_What you have to do_
Repeat exactly, and only, the lines below starting at the line that contains "# Friction clip: a" and ending at the line that contains "for corner in", inclusive of both.

_Data lines_
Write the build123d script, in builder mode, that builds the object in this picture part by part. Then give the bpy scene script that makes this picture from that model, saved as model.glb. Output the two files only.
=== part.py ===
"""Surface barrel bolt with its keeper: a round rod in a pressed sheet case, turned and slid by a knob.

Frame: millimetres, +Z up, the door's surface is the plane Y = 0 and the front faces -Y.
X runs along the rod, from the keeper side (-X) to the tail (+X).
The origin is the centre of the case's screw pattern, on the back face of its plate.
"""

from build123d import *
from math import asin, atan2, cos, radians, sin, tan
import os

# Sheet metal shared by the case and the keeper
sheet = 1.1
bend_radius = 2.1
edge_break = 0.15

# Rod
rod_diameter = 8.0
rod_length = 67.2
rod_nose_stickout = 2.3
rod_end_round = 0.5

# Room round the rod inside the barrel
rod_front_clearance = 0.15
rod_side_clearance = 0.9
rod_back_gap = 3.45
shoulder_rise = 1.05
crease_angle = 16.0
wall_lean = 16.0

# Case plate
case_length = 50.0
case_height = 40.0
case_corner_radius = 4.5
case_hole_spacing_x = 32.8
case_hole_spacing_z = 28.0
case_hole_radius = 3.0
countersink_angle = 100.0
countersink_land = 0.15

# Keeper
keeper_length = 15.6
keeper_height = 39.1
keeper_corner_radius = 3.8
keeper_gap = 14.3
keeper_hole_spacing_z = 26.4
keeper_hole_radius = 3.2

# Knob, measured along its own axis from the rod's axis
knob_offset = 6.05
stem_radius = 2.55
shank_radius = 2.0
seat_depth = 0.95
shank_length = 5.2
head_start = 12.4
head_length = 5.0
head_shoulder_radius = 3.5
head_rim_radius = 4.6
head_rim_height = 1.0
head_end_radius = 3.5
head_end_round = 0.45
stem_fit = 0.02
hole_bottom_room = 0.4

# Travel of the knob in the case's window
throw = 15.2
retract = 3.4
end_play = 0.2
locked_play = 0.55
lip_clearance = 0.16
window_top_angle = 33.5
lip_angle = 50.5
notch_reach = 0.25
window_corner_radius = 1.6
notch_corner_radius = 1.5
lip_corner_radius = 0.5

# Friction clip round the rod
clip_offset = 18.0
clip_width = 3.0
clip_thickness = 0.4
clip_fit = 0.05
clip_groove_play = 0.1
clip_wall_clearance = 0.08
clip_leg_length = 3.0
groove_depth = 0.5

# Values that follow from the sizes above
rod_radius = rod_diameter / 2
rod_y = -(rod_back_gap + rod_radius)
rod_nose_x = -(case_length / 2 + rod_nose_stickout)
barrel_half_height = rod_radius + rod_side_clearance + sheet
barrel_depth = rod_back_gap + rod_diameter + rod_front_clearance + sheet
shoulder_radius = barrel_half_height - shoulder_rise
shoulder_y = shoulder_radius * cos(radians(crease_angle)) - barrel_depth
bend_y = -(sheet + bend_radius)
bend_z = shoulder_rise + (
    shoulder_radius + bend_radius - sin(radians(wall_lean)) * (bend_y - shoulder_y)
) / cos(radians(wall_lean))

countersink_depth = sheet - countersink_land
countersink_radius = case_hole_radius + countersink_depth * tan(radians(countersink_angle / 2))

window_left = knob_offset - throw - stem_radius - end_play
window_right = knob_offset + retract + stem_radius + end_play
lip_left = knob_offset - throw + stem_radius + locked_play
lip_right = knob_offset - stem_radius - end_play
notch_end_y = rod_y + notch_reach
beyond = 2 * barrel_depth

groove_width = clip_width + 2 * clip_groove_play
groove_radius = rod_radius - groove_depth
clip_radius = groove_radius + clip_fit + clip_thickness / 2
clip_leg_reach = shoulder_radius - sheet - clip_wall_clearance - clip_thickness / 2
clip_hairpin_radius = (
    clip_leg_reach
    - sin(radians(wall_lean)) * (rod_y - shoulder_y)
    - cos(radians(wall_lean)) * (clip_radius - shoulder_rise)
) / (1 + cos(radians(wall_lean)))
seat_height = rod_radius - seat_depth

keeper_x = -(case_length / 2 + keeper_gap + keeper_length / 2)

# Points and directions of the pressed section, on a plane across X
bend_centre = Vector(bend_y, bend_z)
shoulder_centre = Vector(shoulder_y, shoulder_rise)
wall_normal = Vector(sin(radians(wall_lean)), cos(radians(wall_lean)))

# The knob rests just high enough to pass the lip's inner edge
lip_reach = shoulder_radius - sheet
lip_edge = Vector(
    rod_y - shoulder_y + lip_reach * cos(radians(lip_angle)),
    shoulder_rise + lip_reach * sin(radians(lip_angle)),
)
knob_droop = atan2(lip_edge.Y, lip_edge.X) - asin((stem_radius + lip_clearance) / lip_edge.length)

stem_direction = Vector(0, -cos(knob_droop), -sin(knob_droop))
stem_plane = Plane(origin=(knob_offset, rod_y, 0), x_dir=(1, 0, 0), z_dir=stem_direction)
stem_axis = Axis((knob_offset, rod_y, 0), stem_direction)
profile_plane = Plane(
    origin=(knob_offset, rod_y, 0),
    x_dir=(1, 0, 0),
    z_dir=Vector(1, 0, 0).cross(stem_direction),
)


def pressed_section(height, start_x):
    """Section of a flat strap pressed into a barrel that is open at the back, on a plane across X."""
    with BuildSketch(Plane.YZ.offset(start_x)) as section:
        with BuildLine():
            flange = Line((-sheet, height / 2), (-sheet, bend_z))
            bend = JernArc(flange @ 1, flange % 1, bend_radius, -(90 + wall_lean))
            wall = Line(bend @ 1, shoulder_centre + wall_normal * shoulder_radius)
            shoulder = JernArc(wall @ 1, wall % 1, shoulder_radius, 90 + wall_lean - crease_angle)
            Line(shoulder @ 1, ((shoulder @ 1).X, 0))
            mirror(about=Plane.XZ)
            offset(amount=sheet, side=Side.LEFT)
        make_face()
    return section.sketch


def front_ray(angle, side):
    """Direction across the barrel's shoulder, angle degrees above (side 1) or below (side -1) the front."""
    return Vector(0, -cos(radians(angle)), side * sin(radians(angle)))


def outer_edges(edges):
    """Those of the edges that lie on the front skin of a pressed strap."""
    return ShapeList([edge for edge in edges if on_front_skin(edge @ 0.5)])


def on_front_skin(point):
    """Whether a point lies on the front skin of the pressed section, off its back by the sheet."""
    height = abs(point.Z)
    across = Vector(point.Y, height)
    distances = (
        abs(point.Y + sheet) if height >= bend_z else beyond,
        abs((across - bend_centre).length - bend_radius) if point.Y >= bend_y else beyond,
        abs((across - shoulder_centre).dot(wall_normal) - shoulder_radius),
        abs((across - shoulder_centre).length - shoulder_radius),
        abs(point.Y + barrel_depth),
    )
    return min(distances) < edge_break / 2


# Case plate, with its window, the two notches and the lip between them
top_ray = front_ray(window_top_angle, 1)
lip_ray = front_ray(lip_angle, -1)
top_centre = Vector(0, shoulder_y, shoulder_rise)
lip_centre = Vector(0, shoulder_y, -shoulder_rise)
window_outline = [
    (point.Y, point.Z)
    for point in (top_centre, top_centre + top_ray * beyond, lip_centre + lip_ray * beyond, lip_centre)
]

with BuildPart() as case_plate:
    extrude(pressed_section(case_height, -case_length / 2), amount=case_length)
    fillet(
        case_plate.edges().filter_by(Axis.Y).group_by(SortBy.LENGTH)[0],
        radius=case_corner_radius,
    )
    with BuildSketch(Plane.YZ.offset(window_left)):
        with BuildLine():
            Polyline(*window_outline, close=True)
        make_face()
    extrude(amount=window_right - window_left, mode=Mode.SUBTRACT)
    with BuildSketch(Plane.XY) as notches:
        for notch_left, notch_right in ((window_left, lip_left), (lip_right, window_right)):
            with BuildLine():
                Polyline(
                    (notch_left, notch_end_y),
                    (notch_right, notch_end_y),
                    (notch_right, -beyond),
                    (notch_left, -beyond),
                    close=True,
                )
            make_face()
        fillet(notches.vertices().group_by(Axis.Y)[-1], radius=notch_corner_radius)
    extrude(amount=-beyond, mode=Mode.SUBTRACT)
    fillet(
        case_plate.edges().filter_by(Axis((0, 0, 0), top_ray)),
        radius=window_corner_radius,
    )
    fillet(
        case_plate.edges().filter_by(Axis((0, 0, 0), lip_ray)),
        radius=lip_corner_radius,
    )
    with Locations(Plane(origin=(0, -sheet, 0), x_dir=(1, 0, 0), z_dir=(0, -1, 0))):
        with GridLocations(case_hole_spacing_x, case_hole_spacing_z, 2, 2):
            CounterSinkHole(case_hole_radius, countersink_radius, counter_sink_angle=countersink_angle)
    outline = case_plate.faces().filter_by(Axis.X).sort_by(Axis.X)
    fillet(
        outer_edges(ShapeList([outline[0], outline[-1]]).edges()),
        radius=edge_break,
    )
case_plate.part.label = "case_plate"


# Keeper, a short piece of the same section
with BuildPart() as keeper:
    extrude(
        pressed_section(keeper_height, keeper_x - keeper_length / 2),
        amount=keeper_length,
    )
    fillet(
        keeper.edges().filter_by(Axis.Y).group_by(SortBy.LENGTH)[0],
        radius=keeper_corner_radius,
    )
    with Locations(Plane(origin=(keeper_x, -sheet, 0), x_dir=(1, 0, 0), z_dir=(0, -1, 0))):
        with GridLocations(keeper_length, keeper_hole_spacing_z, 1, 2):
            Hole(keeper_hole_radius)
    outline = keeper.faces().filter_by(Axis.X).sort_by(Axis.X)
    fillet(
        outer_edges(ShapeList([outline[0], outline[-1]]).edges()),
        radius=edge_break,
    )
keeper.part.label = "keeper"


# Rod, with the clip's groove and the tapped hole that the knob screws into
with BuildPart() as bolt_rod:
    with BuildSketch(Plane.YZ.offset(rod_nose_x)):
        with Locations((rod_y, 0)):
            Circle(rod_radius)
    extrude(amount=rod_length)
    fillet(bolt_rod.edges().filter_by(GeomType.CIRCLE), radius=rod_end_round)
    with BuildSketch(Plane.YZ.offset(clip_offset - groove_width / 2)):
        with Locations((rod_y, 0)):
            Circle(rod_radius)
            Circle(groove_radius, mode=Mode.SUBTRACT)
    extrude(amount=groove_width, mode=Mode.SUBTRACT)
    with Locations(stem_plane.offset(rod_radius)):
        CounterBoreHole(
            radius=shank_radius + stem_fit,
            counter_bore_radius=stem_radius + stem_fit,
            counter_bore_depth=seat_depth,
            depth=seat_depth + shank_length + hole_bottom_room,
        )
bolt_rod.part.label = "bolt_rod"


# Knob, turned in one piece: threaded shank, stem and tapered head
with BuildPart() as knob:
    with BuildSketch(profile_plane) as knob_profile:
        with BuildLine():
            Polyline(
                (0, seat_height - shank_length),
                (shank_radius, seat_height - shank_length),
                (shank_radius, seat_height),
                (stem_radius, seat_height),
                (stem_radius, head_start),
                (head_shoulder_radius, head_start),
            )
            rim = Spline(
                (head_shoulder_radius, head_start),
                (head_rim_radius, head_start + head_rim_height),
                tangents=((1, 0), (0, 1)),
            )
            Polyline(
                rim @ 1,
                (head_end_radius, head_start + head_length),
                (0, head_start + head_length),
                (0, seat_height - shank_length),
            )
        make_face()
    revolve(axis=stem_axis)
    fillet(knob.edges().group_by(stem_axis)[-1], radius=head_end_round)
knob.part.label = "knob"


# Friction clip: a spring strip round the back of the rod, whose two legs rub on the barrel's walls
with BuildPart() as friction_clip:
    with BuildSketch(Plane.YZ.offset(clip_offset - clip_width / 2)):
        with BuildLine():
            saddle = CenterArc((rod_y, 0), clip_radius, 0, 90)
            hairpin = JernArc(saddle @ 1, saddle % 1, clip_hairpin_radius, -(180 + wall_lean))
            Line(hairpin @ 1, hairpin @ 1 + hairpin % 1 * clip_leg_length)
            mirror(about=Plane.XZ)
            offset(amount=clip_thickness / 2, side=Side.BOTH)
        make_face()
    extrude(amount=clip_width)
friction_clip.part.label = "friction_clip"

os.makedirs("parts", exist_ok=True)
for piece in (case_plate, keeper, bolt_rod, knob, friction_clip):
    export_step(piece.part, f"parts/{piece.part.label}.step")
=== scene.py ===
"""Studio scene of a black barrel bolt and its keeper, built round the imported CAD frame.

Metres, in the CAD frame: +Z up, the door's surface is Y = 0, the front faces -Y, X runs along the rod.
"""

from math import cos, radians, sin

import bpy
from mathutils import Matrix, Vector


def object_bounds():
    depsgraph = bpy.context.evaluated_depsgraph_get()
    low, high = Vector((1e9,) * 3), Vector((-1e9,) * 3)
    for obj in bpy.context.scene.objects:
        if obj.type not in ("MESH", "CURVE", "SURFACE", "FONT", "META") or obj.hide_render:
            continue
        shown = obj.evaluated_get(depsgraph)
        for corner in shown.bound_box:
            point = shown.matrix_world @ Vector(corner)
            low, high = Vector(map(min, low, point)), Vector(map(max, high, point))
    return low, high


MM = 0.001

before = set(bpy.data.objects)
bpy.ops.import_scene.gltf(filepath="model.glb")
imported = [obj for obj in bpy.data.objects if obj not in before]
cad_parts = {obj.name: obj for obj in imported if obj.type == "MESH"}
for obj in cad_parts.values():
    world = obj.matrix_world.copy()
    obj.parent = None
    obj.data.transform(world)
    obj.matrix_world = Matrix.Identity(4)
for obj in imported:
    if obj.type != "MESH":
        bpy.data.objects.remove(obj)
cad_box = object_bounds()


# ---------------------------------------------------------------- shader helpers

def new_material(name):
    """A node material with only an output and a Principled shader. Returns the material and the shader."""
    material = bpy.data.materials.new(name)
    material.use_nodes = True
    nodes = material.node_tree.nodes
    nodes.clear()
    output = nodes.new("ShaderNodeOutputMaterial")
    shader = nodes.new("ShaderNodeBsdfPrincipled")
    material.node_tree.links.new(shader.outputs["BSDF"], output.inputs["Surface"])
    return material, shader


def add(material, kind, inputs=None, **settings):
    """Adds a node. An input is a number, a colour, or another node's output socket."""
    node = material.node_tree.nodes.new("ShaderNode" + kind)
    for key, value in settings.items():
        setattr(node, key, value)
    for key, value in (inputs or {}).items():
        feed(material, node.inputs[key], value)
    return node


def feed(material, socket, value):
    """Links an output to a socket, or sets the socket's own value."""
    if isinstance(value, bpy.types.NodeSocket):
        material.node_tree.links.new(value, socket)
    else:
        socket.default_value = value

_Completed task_
# Friction clip: a spring strip round the back of the rod, whose two legs rub on the barrel's walls
with BuildPart() as friction_clip:
    with BuildSketch(Plane.YZ.offset(clip_offset - clip_width / 2)):
        with BuildLine():
            saddle = CenterArc((rod_y, 0), clip_radius, 0, 90)
            hairpin = JernArc(saddle @ 1, saddle % 1, clip_hairpin_radius, -(180 + wall_lean))
            Line(hairpin @ 1, hairpin @ 1 + hairpin % 1 * clip_leg_length)
            mirror(about=Plane.XZ)
            offset(amount=clip_thickness / 2, side=Side.BOTH)
        make_face()
    extrude(amount=clip_width)
friction_clip.part.label = "friction_clip"

os.makedirs("parts", exist_ok=True)
for piece in (case_plate, keeper, bolt_rod, knob, friction_clip):
    export_step(piece.part, f"parts/{piece.part.label}.step")
=== scene.py ===
"""Studio scene of a black barrel bolt and its keeper, built round the imported CAD frame.

Metres, in the CAD frame: +Z up, the door's surface is Y = 0, the front faces -Y, X runs along the rod.
"""

from math import cos, radians, sin

import bpy
from mathutils import Matrix, Vector


def object_bounds():
    depsgraph = bpy.context.evaluated_depsgraph_get()
    low, high = Vector((1e9,) * 3), Vector((-1e9,) * 3)
    for obj in bpy.context.scene.objects:
        if obj.type not in ("MESH", "CURVE", "SURFACE", "FONT", "META") or obj.hide_render:
            continue
        shown = obj.evaluated_get(depsgraph)
        for corner in shown.bound_box:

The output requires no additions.